This is a work-in-progress that certainly needs more testing and cleanup -- sharing now in light of discussions happening elsewhere (#6972) about some of the drawbacks from introducing mempool limiting in #6722.
Overall I agree with @sturles in that the existing notion of priority is largely a useful one to differentiate transactions that might be part of an attack from ones that likely are not. On the other hand, coming up with a mempool limiting algorithm like #6722 that we believe is robust against attack was challenging enough without having to also try to maintain this particular existing policy.
However after further thought I think we can restore some of the useful features of priority without major re-engineering of the mempool. I propose to reserve some fraction of the mempool (defaults to the blockprioritysize/blockmaxsize) for transactions that have no unconfirmed parents. Transactions in that space will be sorted by priority at the time of entry to the mempool.

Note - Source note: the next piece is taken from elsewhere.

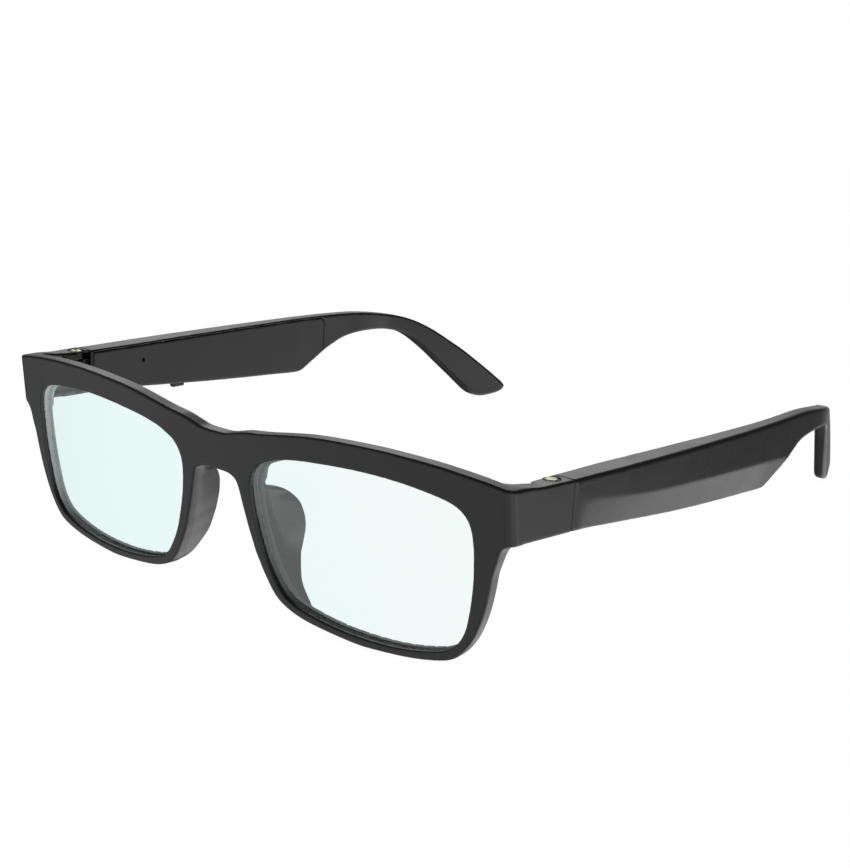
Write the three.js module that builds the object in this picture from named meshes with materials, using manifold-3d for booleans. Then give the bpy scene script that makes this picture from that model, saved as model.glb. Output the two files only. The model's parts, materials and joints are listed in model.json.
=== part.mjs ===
// Smart glasses: a moulded full-rim front with two lenses, and two folding temples that
// each carry a battery, a circuit board, a microphone, a speaker, a sprung push button
// and two charging contacts behind an inner cover.
//
// Millimetres, +Z up. The front faces -Y and the temples run to +Y. +X is the wearer's
// left. The part stands on the bottoms of its two rims and on its two temple tips, with
// its origin at the bottom centre of its bounding box.
//
// The shapes are drawn in the frame's own axes, where the hinge axes are vertical and
// z = 0 lies near the top of the rims. The stance group then tips everything back by
// STANCE_DEG so that rims and temple tips stand on one plane.
import * as THREE from 'three';
import { mergeVertices } from 'three/addons/utils/BufferGeometryUtils.js';
import Module from 'manifold-3d';

const wasm = await Module();
wasm.setup();

// ---------------------------------------------------------------- driving dimensions
const STANCE_DEG = 4.185;         // tips the frame back onto the temple tips

const FRONT_THICK = 3.6;          // front, face to back
const WRAP_RADIUS = 386.3;        // plan radius of the front's curve
const RAKE = 0.1312;              // run of the front face per mm of drop
const CORNER_R = 2.4;             // plan radius where the front turns into the end piece

const LENS_THICK = 1.8;
const LENS_SET = 1.2;             // lens front behind the rim's front face
const LENS_BITE = 0.8;            // how far the lens edge sits in the rim's groove
const GAP = 0.3;                  // clearance between neighbouring pieces

const HINGE_X = 69.5;             // hinge axis
const HINGE_Y = 21.8;
const KNUCKLE_R = 1.7;
const KNUCKLE_BORE = 1.0;
const PIN_R = 0.7;
const FRONT_KNUCKLES = [[-3.9, -2.8], [-6.9, -5.6], [-10.3, -8.8]];   // z of each knuckle
const TEMPLE_KNUCKLES = [[-5.3, -4.2], [-8.5, -7.2]];
const END_TOP = -1.9;             // end piece top and bottom
const END_BOTTOM = -12.5;
const END_BACK = 24.7;            // rear face of the end piece
const TEMPLE_FRONT = 25.0;        // front face of the temple

const WALL = 0.8;                 // temple shell wall
const COVER_THICK = 0.8;          // inner cover
const COVER_FRONT = 25.9;
const COVER_BACK = 108.8;
const CAVITY_FRONT = 37.2;        // hollow for the electronics; solid around the hinge leaf
const CAVITY_BACK = 105.5;

// Outline of the front, right half, as (x, z): top edge from the middle outwards.
const TOP_EDGE = [[0, -3.8], [3.4, -3.7], [6.3, -3.0], [9.3, -2.3], [13.9, -1.7], [19.3, -0.8],
  [24.4, 0.0], [29.5, 0.5], [34.3, 0.75], [39.1, 0.95], [43.8, 1.0], [48.1, 0.85], [52.4, 0.65],
  [56.8, 0.35], [61, -0.1], [65.1, -0.6], [68, -1.05], [70.6, -1.4]];
// Then down the temporal side, along the bottom, up the nasal side and under the bridge.
const LOWER_EDGE = [[71.5, -12.5], [70.2, -12.75], [69.2, -13.6], [68.6, -14.9], [68.1, -16.7], [67.3, -19.1],
  [66.85, -21.4], [66.35, -23.8], [65.75, -26.2], [65.05, -28.5], [64.2, -30.7], [63.15, -33.0],
  [61.85, -35.1], [60.3, -37.0], [58.5, -38.4], [55.9, -39.4], [51.3, -40.35], [46.9, -40.9], [40.8, -41.3],
  [37.1, -41.4], [33.3, -41.15], [27.3, -40.5], [22.4, -39.7], [18.7, -38.5], [16.1, -37.0],
  [14.4, -35.2], [13.2, -33.3], [12.1, -31.4], [11.1, -29.4], [10.2, -27.5], [9.5, -25.4],
  [8.8, -23.4], [8.2, -21.4], [7.6, -19.3], [7.05, -17.3], [6.55, -15.2], [5.9, -13.5], [4.9, -12.7],
  [3.4, -12.2], [0, -12.1]];
// Clear opening for the lens, right half, as (x, z).
const APERTURE = [[12.6, -8.5], [14.6, -7.5], [17.5, -6.4], [22.8, -5.4], [29.5, -4.75], [34.1, -4.45],
  [38.8, -4.3], [43.4, -4.35], [48, -4.6], [52.4, -5.1], [56.7, -5.8], [59.2, -6.5], [61.0, -7.5],
  [62.3, -9.0], [63.0, -10.8], [63.3, -12.7], [63.45, -15], [63.4, -18], [63.3, -20.5],
  [63.1, -22.6], [62.8, -24.9], [62.45, -27], [62.05, -29], [61.5, -31.2], [60.6, -33.3],
  [59.2, -35.2], [57.1, -36.8], [53.5, -38.0], [49, -38.9], [44, -39.45], [39, -39.6],
  [34, -39.45], [29.7, -39.05], [25.5, -38.4], [21.5, -37.5], [18.7, -36.3], [16.8, -34.6],
  [15.3, -32.4], [14, -30.1], [13, -27.8], [12.25, -25.5], [11.6, -23.3], [11.05, -21.2],
  [10.6, -19.1], [10.3, -17], [10.1, -14.7], [10.2, -12.5], [11.0, -10.3]];

// Nose pad, as [front x, z on the rim] and [x, depth behind the front face, z at its rear edge].
const PAD = [
  [[7.3, -16.6], [10.9, 8.1, -16.3]],
  [[7.5, -18.2], [12.0, 10.7, -18.0]],
  [[8.2, -20.9], [12.4, 12.0, -20.6]],
  [[9.2, -24.0], [12.9, 11.6, -23.6]],
  [[10.3, -27.2], [13.5, 10.8, -26.9]],
  [[12.0, -30.8], [13.9, 9.2, -31.0]],
  [[13.5, -33.4], [14.8, 7.8, -33.4]],
  [[15.4, -35.8], [16.4, 6.4, -36.0]],
  [[18.0, -37.8], [18.4, 4.6, -37.9]]];
const PAD_THICK = 1.9;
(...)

If the priority space in the mempool exceeds its limit, priority transactions will be moved to the feerate portion of the mempool (where they will be sorted based on their feerate and the feerate of any descendants). Once moved to the feerate area, transactions never move back to the priority area.
New transactions that don't meet the mempool reject fee must meet the new GetMinPriority(), which is increased when priority transactions are moved to the feerate part of the mempool, and decayed as time passes (just like the mempool's minimum fee).
Note that this relies on the rate limiting of free transactions to prevent relay bandwidth DoS attacks using priority transactions.